▸ **JSON records of objects**
>>>>

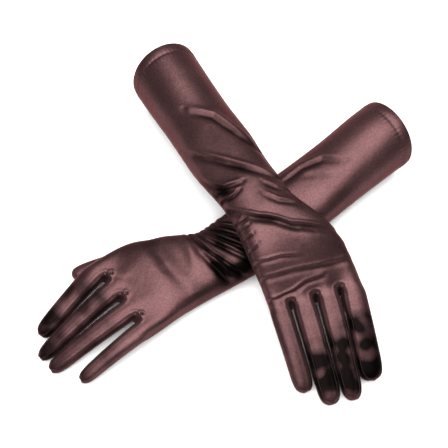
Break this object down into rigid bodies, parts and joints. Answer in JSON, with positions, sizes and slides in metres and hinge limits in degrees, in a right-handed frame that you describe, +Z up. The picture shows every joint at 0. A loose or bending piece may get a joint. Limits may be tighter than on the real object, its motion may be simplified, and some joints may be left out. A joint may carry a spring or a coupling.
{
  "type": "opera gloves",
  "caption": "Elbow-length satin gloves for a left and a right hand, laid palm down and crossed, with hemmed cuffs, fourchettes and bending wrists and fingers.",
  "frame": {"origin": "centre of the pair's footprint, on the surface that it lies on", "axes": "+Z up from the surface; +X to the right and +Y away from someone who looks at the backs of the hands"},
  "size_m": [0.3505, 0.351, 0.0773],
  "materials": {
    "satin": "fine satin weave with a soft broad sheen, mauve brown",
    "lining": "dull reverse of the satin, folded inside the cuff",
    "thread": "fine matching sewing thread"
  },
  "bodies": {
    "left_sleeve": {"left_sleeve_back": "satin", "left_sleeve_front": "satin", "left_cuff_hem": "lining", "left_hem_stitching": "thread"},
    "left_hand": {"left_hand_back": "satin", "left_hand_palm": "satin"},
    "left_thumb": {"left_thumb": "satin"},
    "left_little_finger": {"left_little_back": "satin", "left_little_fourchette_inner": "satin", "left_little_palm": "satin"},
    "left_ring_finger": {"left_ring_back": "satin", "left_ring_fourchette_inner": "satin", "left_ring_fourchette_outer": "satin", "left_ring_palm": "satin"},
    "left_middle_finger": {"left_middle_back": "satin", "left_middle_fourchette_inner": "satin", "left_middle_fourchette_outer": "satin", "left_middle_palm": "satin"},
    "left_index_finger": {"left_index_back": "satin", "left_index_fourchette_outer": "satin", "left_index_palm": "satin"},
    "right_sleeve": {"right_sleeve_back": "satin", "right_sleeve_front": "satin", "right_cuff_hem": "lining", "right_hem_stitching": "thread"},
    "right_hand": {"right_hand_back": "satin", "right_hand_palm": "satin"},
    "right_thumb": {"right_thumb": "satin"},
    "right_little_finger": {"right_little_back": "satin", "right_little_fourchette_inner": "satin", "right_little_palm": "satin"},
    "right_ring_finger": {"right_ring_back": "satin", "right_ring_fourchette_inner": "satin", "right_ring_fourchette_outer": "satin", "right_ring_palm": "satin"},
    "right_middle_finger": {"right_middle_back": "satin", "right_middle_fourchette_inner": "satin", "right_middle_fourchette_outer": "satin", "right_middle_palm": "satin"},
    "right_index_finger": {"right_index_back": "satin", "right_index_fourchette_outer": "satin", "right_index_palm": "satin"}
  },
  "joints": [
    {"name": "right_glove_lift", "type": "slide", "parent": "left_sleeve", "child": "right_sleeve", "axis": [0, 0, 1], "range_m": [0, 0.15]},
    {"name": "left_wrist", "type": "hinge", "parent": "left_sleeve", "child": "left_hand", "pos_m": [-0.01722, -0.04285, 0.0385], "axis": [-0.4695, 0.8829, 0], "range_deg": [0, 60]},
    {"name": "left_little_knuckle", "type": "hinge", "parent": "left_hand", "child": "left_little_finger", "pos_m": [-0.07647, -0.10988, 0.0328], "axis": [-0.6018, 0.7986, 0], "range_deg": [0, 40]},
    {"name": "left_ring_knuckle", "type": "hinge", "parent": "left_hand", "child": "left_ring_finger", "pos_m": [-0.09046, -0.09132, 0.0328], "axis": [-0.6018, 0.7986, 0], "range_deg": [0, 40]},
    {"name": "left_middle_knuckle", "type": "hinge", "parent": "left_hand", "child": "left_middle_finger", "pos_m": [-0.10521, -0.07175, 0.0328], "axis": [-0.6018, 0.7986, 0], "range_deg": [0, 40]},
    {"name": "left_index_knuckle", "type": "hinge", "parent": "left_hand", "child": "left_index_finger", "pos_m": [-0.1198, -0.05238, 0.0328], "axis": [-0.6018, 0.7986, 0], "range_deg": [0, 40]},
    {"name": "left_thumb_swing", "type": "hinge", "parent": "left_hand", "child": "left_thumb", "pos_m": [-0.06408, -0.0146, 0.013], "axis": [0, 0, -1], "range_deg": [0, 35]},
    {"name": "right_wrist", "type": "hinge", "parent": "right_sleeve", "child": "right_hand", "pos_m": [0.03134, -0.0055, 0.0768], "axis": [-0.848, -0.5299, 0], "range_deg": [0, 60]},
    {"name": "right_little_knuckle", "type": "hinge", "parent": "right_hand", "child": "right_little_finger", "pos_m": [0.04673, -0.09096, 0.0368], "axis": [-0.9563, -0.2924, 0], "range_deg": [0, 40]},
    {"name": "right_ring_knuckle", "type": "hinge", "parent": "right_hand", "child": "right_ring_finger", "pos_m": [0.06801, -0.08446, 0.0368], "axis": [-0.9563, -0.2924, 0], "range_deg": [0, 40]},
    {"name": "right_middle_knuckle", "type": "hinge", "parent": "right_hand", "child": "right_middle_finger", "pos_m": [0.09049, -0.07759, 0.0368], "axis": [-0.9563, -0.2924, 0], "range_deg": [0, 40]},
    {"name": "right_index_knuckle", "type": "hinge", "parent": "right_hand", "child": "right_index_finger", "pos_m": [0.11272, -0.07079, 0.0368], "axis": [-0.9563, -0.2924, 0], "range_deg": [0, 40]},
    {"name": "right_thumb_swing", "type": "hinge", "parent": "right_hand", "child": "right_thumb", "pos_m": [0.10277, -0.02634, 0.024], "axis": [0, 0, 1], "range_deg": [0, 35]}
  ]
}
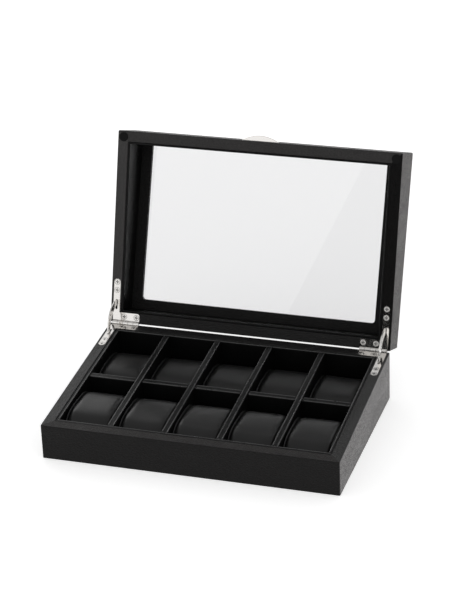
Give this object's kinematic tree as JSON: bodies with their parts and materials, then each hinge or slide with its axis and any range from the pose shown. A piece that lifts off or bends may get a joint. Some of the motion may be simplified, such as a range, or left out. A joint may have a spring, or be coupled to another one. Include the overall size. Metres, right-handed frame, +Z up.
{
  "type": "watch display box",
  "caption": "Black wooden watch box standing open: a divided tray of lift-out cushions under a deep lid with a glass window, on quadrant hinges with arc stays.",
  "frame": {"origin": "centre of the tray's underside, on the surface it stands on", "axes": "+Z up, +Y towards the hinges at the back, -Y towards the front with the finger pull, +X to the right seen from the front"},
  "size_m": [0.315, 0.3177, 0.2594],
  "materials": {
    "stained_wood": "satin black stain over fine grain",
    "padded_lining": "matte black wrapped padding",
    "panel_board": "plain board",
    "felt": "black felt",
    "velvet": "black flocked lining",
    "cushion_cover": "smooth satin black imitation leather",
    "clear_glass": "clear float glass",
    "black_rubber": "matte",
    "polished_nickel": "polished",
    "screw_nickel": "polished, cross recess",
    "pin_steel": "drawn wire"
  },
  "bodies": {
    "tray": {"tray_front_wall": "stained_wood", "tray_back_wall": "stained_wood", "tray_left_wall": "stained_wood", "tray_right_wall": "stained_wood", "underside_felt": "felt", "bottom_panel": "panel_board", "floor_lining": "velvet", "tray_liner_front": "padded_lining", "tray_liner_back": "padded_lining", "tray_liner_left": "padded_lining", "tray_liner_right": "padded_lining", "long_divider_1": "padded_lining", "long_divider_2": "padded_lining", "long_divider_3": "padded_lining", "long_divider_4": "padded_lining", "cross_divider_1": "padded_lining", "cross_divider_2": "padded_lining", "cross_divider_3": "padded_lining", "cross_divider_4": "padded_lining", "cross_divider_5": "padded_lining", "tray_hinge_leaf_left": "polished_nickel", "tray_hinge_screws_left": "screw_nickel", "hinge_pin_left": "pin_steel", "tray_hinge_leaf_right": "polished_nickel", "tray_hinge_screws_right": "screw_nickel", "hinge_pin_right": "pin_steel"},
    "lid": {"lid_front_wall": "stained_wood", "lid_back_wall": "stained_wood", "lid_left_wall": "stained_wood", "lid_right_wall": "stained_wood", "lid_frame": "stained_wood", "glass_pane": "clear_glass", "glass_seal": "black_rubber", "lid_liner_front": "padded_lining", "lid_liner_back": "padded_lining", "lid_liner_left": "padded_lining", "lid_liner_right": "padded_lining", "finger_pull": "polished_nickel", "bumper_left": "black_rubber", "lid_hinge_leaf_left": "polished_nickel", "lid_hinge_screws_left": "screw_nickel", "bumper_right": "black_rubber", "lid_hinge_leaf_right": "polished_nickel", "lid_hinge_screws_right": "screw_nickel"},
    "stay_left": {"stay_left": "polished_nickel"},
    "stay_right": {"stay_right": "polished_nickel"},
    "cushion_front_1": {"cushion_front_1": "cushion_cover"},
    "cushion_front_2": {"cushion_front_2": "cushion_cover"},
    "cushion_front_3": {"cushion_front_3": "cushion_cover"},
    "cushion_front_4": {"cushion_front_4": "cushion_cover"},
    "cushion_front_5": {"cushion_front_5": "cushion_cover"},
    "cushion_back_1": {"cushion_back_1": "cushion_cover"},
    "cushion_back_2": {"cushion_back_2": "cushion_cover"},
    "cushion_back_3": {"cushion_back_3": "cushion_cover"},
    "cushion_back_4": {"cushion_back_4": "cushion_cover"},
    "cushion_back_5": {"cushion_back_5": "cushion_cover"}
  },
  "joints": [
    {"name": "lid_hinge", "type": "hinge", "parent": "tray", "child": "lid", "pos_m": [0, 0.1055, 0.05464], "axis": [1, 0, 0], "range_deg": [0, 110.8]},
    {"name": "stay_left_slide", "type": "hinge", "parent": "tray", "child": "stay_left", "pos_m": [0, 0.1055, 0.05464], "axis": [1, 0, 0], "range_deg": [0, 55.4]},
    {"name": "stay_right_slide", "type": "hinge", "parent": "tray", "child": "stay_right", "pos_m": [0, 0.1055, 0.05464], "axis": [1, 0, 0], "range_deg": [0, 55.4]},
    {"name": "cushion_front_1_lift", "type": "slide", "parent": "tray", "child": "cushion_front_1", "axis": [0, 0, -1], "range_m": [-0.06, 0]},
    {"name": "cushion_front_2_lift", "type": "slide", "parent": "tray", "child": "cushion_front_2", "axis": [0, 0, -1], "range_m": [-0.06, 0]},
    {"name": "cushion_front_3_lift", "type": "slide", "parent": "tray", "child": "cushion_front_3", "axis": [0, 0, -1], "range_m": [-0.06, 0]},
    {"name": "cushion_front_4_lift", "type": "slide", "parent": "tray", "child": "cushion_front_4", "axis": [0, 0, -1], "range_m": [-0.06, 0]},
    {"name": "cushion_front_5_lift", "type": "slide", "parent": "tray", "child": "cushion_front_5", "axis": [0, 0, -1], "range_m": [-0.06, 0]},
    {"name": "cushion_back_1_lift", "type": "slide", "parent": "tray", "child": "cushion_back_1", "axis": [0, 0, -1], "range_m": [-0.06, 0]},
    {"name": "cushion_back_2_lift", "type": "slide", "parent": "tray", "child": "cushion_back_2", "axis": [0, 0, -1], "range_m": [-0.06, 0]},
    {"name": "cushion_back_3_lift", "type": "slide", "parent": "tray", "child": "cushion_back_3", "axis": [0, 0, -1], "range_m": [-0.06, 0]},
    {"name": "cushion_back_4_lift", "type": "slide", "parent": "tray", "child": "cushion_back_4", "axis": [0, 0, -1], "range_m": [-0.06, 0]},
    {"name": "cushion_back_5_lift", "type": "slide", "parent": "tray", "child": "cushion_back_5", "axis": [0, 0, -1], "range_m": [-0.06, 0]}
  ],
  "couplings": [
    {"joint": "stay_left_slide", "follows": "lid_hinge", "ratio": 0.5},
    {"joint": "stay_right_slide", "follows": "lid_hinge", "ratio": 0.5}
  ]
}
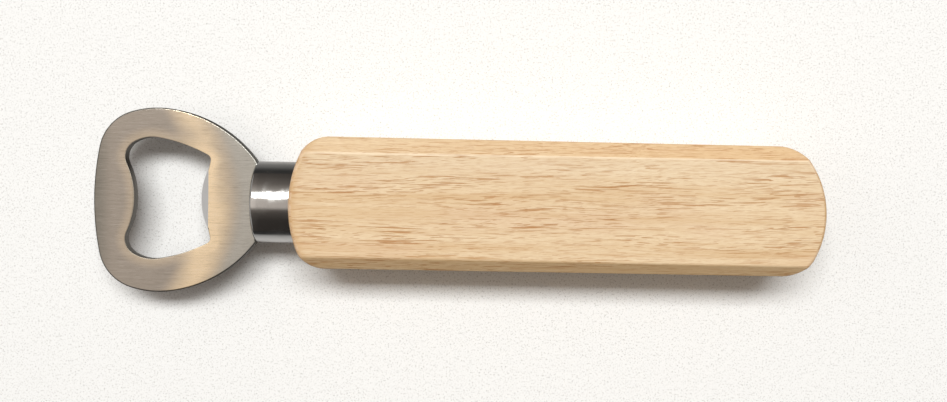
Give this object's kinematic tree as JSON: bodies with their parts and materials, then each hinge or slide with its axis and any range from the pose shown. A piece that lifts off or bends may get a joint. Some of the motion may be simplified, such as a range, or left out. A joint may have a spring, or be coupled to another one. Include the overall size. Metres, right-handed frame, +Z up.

<<<<

▸ **Objective**
Copy in full each line that holds the word "from".

▸ **Reply**
  "frame": {"origin": "centre of the pair's footprint, on the surface that it lies on", "axes": "+Z up from the surface; +X to the right and +Y away from someone who looks at the backs of the hands"},
Give this object's kinematic tree as JSON: bodies with their parts and materials, then each hinge or slide with its axis and any range from the pose shown. A piece that lifts off or bends may get a joint. Some of the motion may be simplified, such as a range, or left out. A joint may have a spring, or be coupled to another one. Include the overall size. Metres, right-handed frame, +Z up.
  "frame": {"origin": "centre of the tray's underside, on the surface it stands on", "axes": "+Z up, +Y towards the hinges at the back, -Y towards the front with the finger pull, +X to the right seen from the front"},
Give this object's kinematic tree as JSON: bodies with their parts and materials, then each hinge or slide with its axis and any range from the pose shown. A piece that lifts off or bends may get a joint. Some of the motion may be simplified, such as a range, or left out. A joint may have a spring, or be coupled to another one. Include the overall size. Metres, right-handed frame, +Z up.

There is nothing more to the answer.